Saved data entries
────────────────

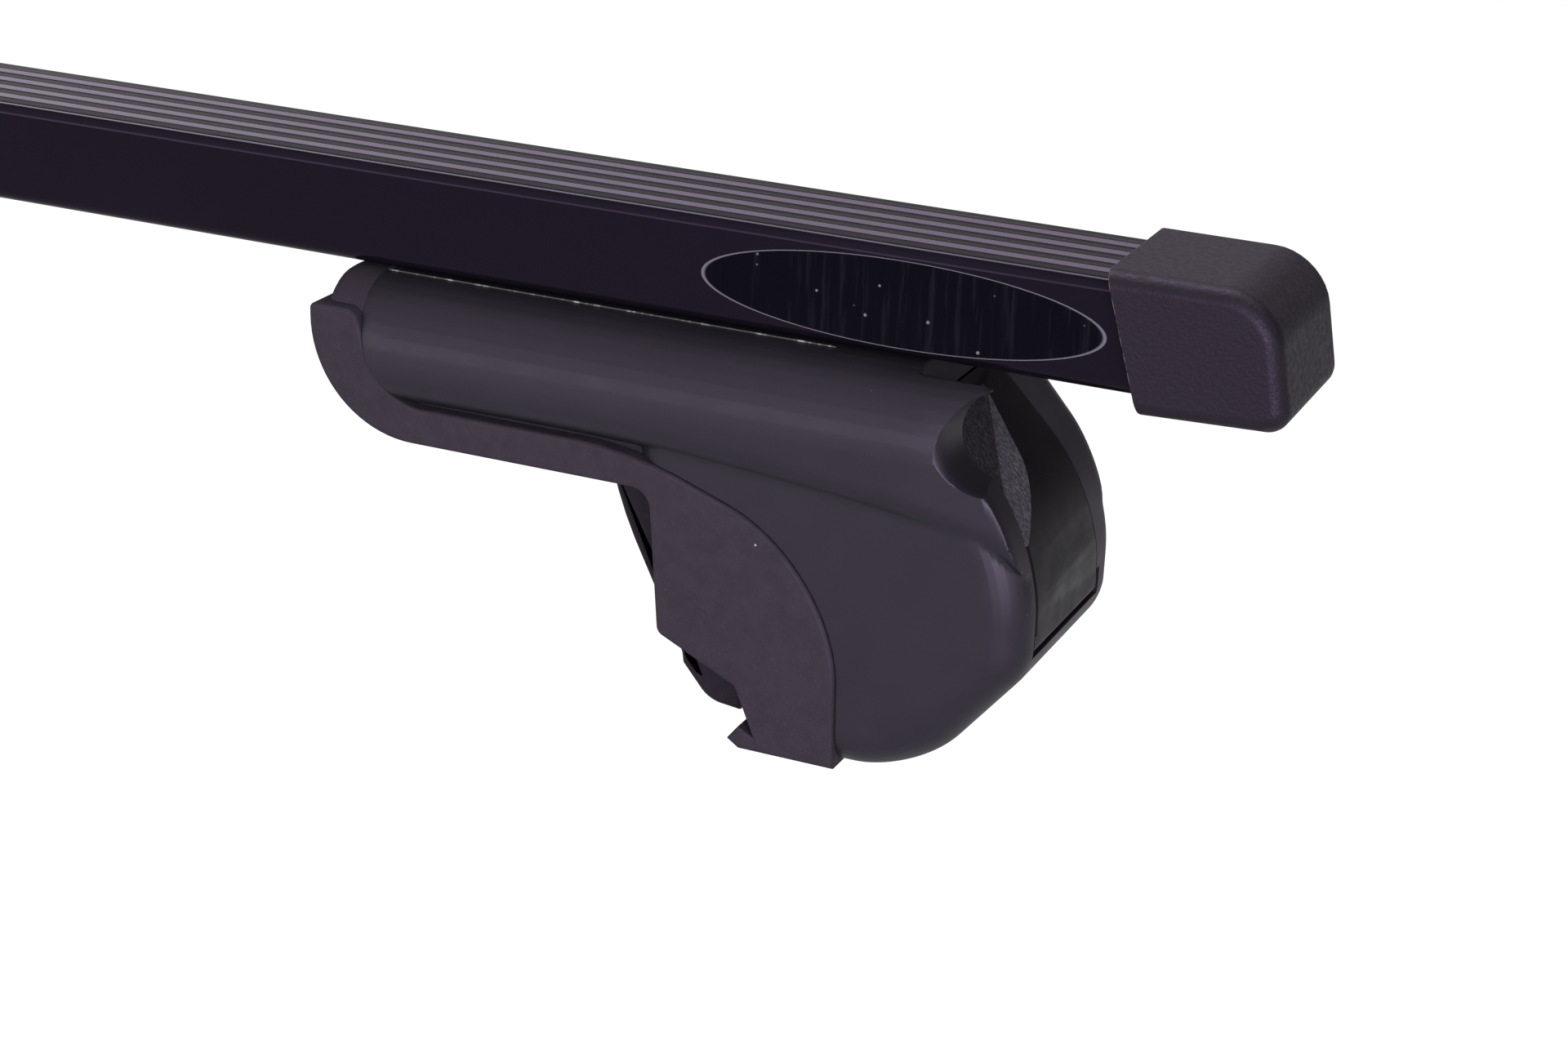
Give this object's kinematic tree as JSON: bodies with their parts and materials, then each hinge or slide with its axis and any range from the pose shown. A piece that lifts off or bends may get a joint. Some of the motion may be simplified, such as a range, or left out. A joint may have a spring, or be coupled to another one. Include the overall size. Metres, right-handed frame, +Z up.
{
  "type": "roof rack fit kit",
  "caption": "Ribbed square-section roof bar with end caps, on feet for raised rails, each with a screw-driven clamp jaw behind a hinged end cover.",
  "frame": {"origin": "on the ground plane below the middle of the bar", "axes": "+X along the bar towards the right foot, +Y across the bar, away from the side where the right foot has its finger notch, +Z up"},
  "size_m": [1.1984, 0.054, 0.1],
  "materials": {
    "shell_plastic": "satin black glass-filled plastic",
    "boot_rubber": "fine-grained dark rubber",
    "jaw_rubber": "plain black rubber",
    "cover_plastic": "half-gloss black",
    "cap_plastic": "fine-grained black",
    "bar_coating": "gloss black coating on steel",
    "spring_steel": "plain",
    "zinc_steel": "zinc plated"
  },
  "bodies": {
    "bar_and_feet": {"roof_bar": "bar_coating", "end_cap_right": "cap_plastic", "end_cap_left": "cap_plastic", "foot_shell_right": "shell_plastic", "rail_boot_right": "boot_rubber", "cover_hinge_pin_right": "spring_steel", "screw_nut_right": "zinc_steel", "bar_bracket_right": "zinc_steel", "nut_plate_right": "zinc_steel", "bar_bolt_inner_right": "zinc_steel", "bar_washer_inner_right": "zinc_steel", "bar_bolt_outer_right": "zinc_steel", "bar_washer_outer_right": "zinc_steel", "foot_shell_left": "shell_plastic", "rail_boot_left": "boot_rubber", "cover_hinge_pin_left": "spring_steel", "screw_nut_left": "zinc_steel", "bar_bracket_left": "zinc_steel", "nut_plate_left": "zinc_steel", "bar_bolt_inner_left": "zinc_steel", "bar_washer_inner_left": "zinc_steel", "bar_bolt_outer_left": "zinc_steel", "bar_washer_outer_left": "zinc_steel"},
    "cover_right": {"end_cover_right": "cover_plastic"},
    "jaw_right": {"clamp_jaw_right": "jaw_rubber", "jaw_clip_right": "spring_steel"},
    "screw_right": {"clamp_screw_right": "zinc_steel"},
    "cover_left": {"end_cover_left": "cover_plastic"},
    "jaw_left": {"clamp_jaw_left": "jaw_rubber", "jaw_clip_left": "spring_steel"},
    "screw_left": {"clamp_screw_left": "zinc_steel"}
  },
  "joints": [
    {"name": "cover_hinge_right", "type": "hinge", "parent": "bar_and_feet", "child": "cover_right", "pos_m": [0.5553, 0, 0.03], "axis": [0, 1, 0], "range_deg": [0, 75]},
    {"name": "cover_hinge_left", "type": "hinge", "parent": "bar_and_feet", "child": "cover_left", "pos_m": [-0.5553, 0, 0.03], "axis": [0, -1, 0], "range_deg": [0, 75]},
    {"name": "jaw_slide_right", "type": "slide", "parent": "bar_and_feet", "child": "jaw_right", "axis": [-1, 0, 0], "range_m": [0, 0.01]},
    {"name": "jaw_slide_left", "type": "slide", "parent": "bar_and_feet", "child": "jaw_left", "axis": [1, 0, 0], "range_m": [0, 0.01]},
    {"name": "screw_turn_right", "type": "hinge", "parent": "jaw_right", "child": "screw_right", "pos_m": [0.508, 0, 0.04], "axis": [-1, 0, 0], "range_deg": [0, 2880]},
    {"name": "screw_turn_left", "type": "hinge", "parent": "jaw_left", "child": "screw_left", "pos_m": [-0.508, 0, 0.04], "axis": [1, 0, 0], "range_deg": [0, 2880]}
  ],
  "couplings": [
    {"joint": "screw_turn_right", "follows": "jaw_slide_right", "rad_per_m": 5026.5},
    {"joint": "screw_turn_left", "follows": "jaw_slide_left", "rad_per_m": 5026.5}
  ]
}
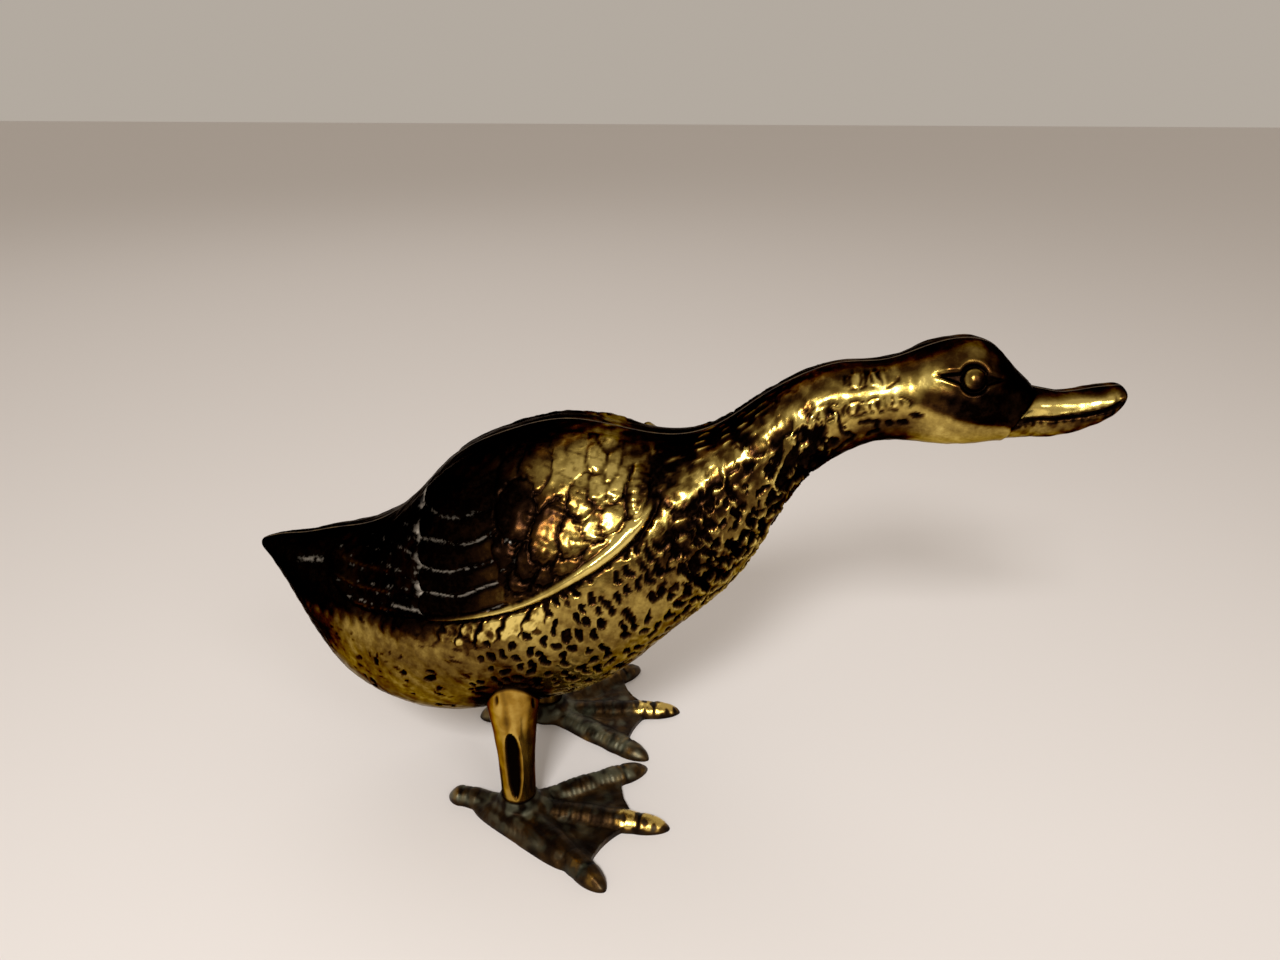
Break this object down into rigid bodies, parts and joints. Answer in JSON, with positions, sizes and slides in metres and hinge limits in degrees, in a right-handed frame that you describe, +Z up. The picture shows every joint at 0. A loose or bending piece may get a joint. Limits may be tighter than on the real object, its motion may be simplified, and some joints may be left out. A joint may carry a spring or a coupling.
{
  "type": "brass duck figurine",
  "caption": "Free-standing hollow cast brass duck with outstretched neck, folded wings and separate legs on flat webbed feet, for a shelf or table.",
  "frame": {"origin": "on the table, under the middle of the duck's overall length and width", "axes": "+X forward to the bill, +Y to the duck's left, +Z up"},
  "size_m": [0.2, 0.09, 0.119],
  "materials": {
    "body_brass": "cast, chased and polished on the high spots, dark brown patina in the hollows and over the back",
    "seam_braze": "brazing alloy filed flush",
    "leg_brass": "smooth polished",
    "stud_brass": "drawn rod",
    "foot_brass": "cast, dark green-brown patina with rubbed nails and ridges",
    "screw_brass": "turned"
  },
  "bodies": {
    "root": {"body_half_right": "body_brass", "body_half_left": "body_brass", "seam_braze": "seam_braze", "leg_right": "leg_brass", "leg_left": "leg_brass", "leg_stud_right": "stud_brass", "leg_stud_left": "stud_brass", "foot_right": "foot_brass", "foot_left": "foot_brass", "foot_screw_right": "screw_brass", "foot_screw_left": "screw_brass"}
  },
  "joints": []
}
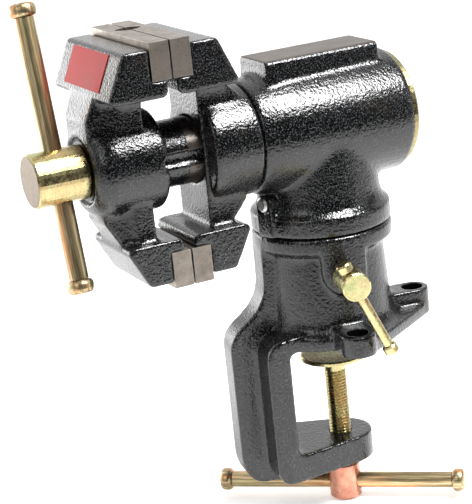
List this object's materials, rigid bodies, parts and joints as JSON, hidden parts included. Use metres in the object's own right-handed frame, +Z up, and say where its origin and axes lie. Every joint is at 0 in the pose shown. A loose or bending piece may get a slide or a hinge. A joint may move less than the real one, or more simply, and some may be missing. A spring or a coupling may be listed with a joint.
{
  "type": "bench vise",
  "caption": "Bench vise with a C-clamp base, a swivel, a turning head with an anvil, and paired upper and lower jaws on one screw.",
  "frame": {"origin": "on the vertical swivel axis, on the plane where the base sits on the bench top", "axes": "+Z up, out of the anvil's top; the barrel, the jaw screw and the ram run along X at rest, with the jaws at -X and the rear cap at +X"},
  "size_m": [0.2182, 0.1207, 0.3038],
  "materials": {
    "casting_paint": "black hammertone paint over rough iron castings, glossy on the crests",
    "yellow_zinc": "turned steel with yellow iridescent zinc plating, streaked olive and orange",
    "copper_plate": "turned steel with pale pink copper-coloured plating",
    "ground_steel": "ground hardened steel, warm grey, fine grinding lines",
    "plain_steel": "plain machined steel",
    "label_film": "plain red adhesive label with no print"
  },
  "bodies": {
    "base": {"base_casting": "casting_paint"},
    "swivel": {"swivel_casting": "casting_paint", "flange_stop_pin": "plain_steel"},
    "head": {"fixed_jaw_casting": "casting_paint", "upper_fixed_pad": "ground_steel", "lower_fixed_pad": "ground_steel", "upper_fixed_pad_screw_1": "plain_steel", "upper_fixed_pad_screw_2": "plain_steel", "lower_fixed_pad_screw_1": "plain_steel", "lower_fixed_pad_screw_2": "plain_steel", "rear_cap": "yellow_zinc", "cap_screw_1": "plain_steel", "cap_screw_2": "plain_steel", "cap_screw_3": "plain_steel", "lead_nut": "plain_steel", "ram_key": "plain_steel"},
    "movable_jaw": {"movable_jaw_casting": "casting_paint", "upper_movable_pad": "ground_steel", "lower_movable_pad": "ground_steel", "upper_movable_pad_screw_1": "plain_steel", "upper_movable_pad_screw_2": "plain_steel", "lower_movable_pad_screw_1": "plain_steel", "lower_movable_pad_screw_2": "plain_steel", "jaw_label": "label_film", "thrust_washer": "plain_steel"},
    "jaw_screw": {"jaw_screw": "yellow_zinc", "retaining_collar": "plain_steel", "collar_pin": "plain_steel"},
    "jaw_bar": {"jaw_bar": "yellow_zinc", "jaw_bar_knob_a": "yellow_zinc", "jaw_bar_knob_b": "yellow_zinc"},
    "clamp_pad": {"clamp_pad": "yellow_zinc"},
    "clamp_screw": {"clamp_screw": "yellow_zinc", "clamp_screw_head": "copper_plate"},
    "clamp_bar": {"clamp_bar": "yellow_zinc", "clamp_bar_knob_a": "yellow_zinc", "clamp_bar_knob_b": "yellow_zinc"},
    "lock_shoe": {"lock_shoe": "plain_steel"},
    "lock_screw": {"lock_screw": "yellow_zinc"},
    "lock_bar": {"lock_bar": "yellow_zinc", "lock_bar_knob_a": "yellow_zinc", "lock_bar_knob_b": "yellow_zinc"}
  },
  "joints": [
    {"name": "swivel_turn", "type": "hinge", "parent": "base", "child": "swivel", "pos_m": [0, 0, 0.0624], "axis": [0, 0, 1], "continuous": true},
    {"name": "head_turn", "type": "hinge", "parent": "swivel", "child": "head", "pos_m": [0, 0, 0.1168], "axis": [1, 0, 0], "continuous": true},
    {"name": "jaw_slide", "type": "slide", "parent": "head", "child": "movable_jaw", "axis": [-1, 0, 0], "range_m": [-0.00075, 0.0641]},
    {"name": "jaw_screw_turn", "type": "hinge", "parent": "movable_jaw", "child": "jaw_screw", "pos_m": [-0.146, 0, 0.1168], "axis": [-1, 0, 0], "range_deg": [-63, 5760]},
    {"name": "jaw_bar_slide", "type": "slide", "parent": "jaw_screw", "child": "jaw_bar", "axis": [0, 0.225, 0.9744], "range_m": [-0.0665, 0.0385]},
    {"name": "clamp_pad_slide", "type": "slide", "parent": "base", "child": "clamp_pad", "axis": [0, 0, 1], "range_m": [-0.0401, 0.00122]},
    {"name": "clamp_screw_turn", "type": "hinge", "parent": "clamp_pad", "child": "clamp_screw", "pos_m": [0, 0, -0.091], "axis": [0, 0, 1], "range_deg": [-8220, 240]},
    {"name": "clamp_bar_slide", "type": "slide", "parent": "clamp_screw", "child": "clamp_bar", "axis": [0.766, -0.6428, 0], "range_m": [-0.0518, 0.0562]},
    {"name": "lock_shoe_slide", "type": "slide", "parent": "base", "child": "lock_shoe", "axis": [-0.2402, -0.9707, 0], "range_m": [0, 0.00126]},
    {"name": "lock_screw_turn", "type": "hinge", "parent": "lock_shoe", "child": "lock_screw", "pos_m": [-0.01408, -0.05688, 0.0423], "axis": [-0.2402, -0.9707, 0], "range_deg": [0, 300]},
    {"name": "lock_bar_slide", "type": "slide", "parent": "lock_screw", "child": "lock_bar", "axis": [-0.3902, 0.0966, 0.9157], "range_m": [0, 0.0305]}
  ],
  "couplings": [
    {"joint": "jaw_slide", "follows": "jaw_screw_turn", "m_per_rad": 0.00063662},
    {"joint": "clamp_pad_slide", "follows": "clamp_screw_turn", "m_per_rad": 0.00027852},
    {"joint": "lock_shoe_slide", "follows": "lock_screw_turn", "m_per_rad": 0.00023873}
  ]
}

────────────────

- [Task instructions]: Collect the lines that hold "loose".

- [Answer to the task]:
Break this object down into rigid bodies, parts and joints. Answer in JSON, with positions, sizes and slides in metres and hinge limits in degrees, in a right-handed frame that you describe, +Z up. The picture shows every joint at 0. A loose or bending piece may get a joint. Limits may be tighter than on the real object, its motion may be simplified, and some joints may be left out. A joint may carry a spring or a coupling.
List this object's materials, rigid bodies, parts and joints as JSON, hidden parts included. Use metres in the object's own right-handed frame, +Z up, and say where its origin and axes lie. Every joint is at 0 in the pose shown. A loose or bending piece may get a slide or a hinge. A joint may move less than the real one, or more simply, and some may be missing. A spring or a coupling may be listed with a joint.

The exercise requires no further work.